Internet is among the issues at hand

By Diego Flammini
Assistant Editor, North American Content
Farms.com

Members of the Indiana Farm Bureau met to determine the organization’s policy positions as 2017 approaches.

All 92 Indiana counties were represented. Representatives discussed a range of issues, including saving prime farmland, electric demand fees, educational opportunities and the need for cellphone and broadband service in the state’s rural areas.

“Our members are concerned with infrastructure in the broadest sense, including the need for high-speed broadband in rural areas,” Indiana Farm Bureau president Randy Kron said in a release. “Broadband ‘to-the-last-mile’ is critically important so that educational and economic opportunities are available to all of rural Indiana. It’s time to do something transformational, just as rural electrification did in the 1930s.”

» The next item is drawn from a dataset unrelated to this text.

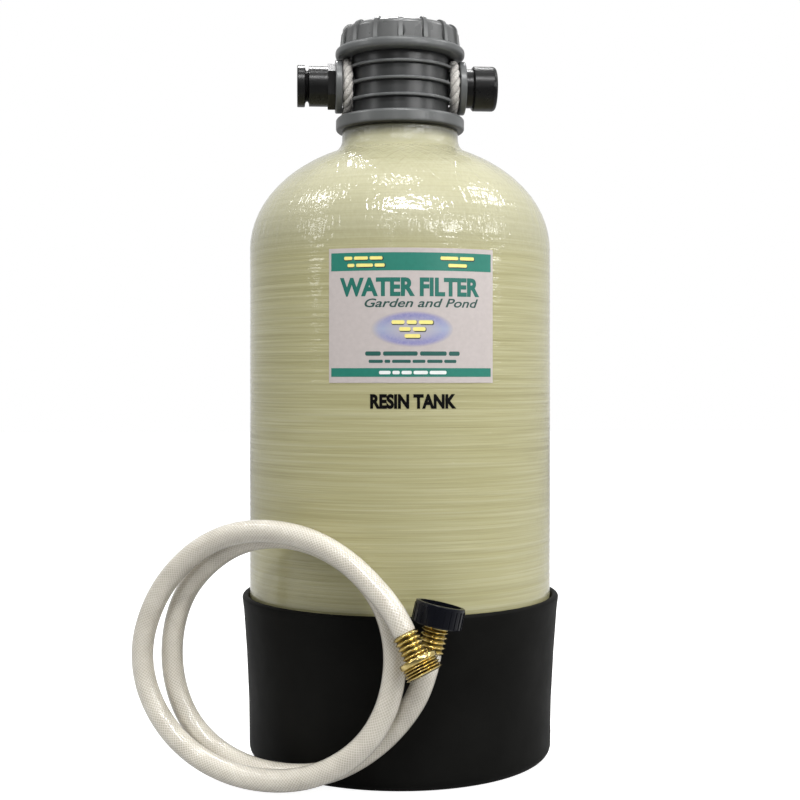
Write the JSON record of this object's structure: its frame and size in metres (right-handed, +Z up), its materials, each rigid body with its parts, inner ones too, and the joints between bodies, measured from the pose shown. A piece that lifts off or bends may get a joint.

Members unanimously supported pushes for increased road funding and policies that eliminate food deserts (a low-income area where many residents have little or no access to a supermarket or grocery store).

Indiana Farm Bureau

“Food deserts are a very serious issue for low-income families whose dollars do not go as far when they are forced to purchase food at a gas station or convenience store because there is no grocery nearby. Those food options are not only more expensive, but they are also generally less nutritious,” said Kron.

The Bureau also opposed reductions to federal crop insurance programs and will send recommendations to the American Farm Bureau Federation in January.